The half frequency theory (Nyquist) does state that it assumes a perfect bandwidth limit (a theoritcal brick wall filter - which does not seem possible), and there is a slight "grey" area when it comes to exactly half the frequency (that would be 22.05 KHz sampling at 44.1KHz). So this is why the frequency response of a sampling frequency is always less than half, to allow for a real world filter.
You must not allow anything over half the sampling frequency to be sampled, because it will alias, and you cannot sort out aliasing on playback, because the frequencies have already been "folded back" are then part of the sub 20KHz signal.

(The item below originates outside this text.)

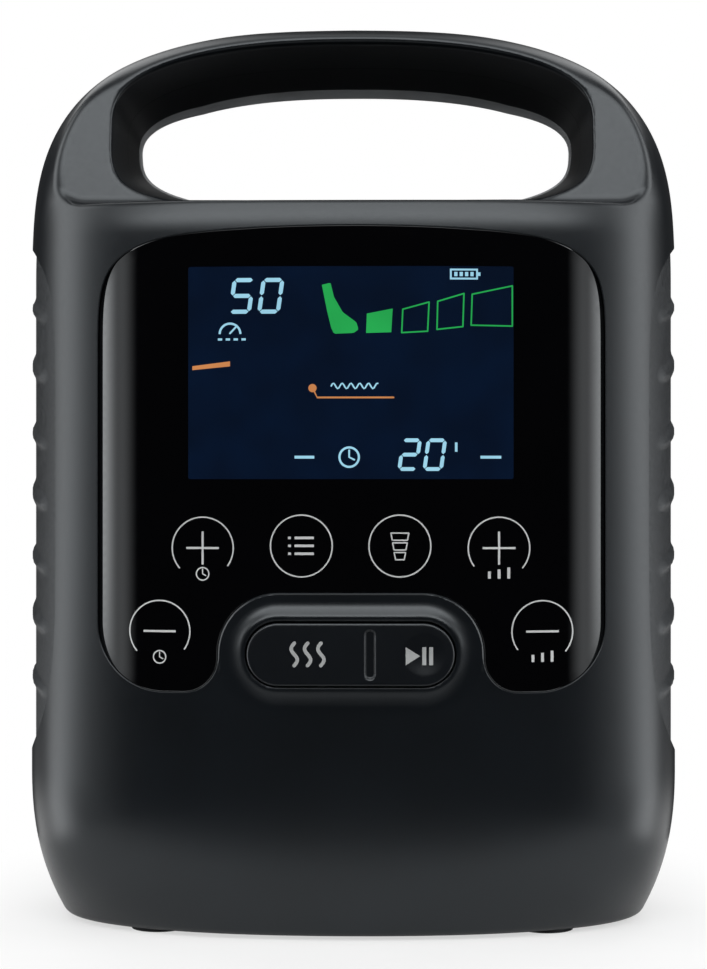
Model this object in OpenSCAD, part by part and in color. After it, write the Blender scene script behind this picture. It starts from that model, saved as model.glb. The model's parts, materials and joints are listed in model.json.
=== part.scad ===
// Compression therapy pump with a carry handle, display, pill key, air pump, valves and battery.
// Origin at the middle of the footprint on the table, +Z up, the front faces -Y, millimetres.

/* [Body] */
// Width of the housing across its sides
body_w = 192; // [188:1:198]
// Height from the table to the top of the handle
body_h = 264; // [262:1:268]
// Depth of the housing between its front and rear faces
body_d = 103; // [102:1:106]
// How far the feet stand out below the housing
foot_h = 1.5; // [1:0.1:2]
// Thickness of the shell walls
wall = 2.6; // [2.4:0.1:2.8]

/* [Handle] */
// Height of the shoulder in front of the hand opening
shoulder_z = 207.8; // [206:0.1:209]
// Half width of the hand opening
grip_half_w = 68.4; // [64:0.1:69]
// Top of the hand opening
grip_top = 255; // [252:0.5:256]

/* [Front panel] */
// Width of the glossy front panel
panel_w = 141.8; // [138:0.1:142]
// Thickness of the front panel
panel_t = 2; // [1.6:0.1:2.2]
// Width of the lit area of the display
lcd_w = 90.7; // [86:0.1:92]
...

It is how good this filter is, that determines the quality of an A/D conversion, if the filter is weak it may allow aliasing to happen, if it is over zealous, it will start to affect audible frequencies that it should not be affecting. A good quality filter design will perfectly deal with the critical 22Khz frequency, yet be perfectly out at 20KHz. But - some converters will be struggling. If you shift the sampling to 96KHz, you can put a very lazy filter in there that easily kills any aliasing, and does not affect sub 20KHz frequencies. So it's a lot easier to make a perfect 96KHz sampling frequency than it is a 44.1KHz one. Which is why some audio interfaces "seem" to sound better at 96KHz.
It is however better to buy a top quality audio interface and run at 44.1KHz (or 48KHz if your output medium requires it), than invest in a super fast computer that has to deal with 96KHz sampling. The end result wil be the same. Especially as the final product is unlikely to be at 96KHz anyway.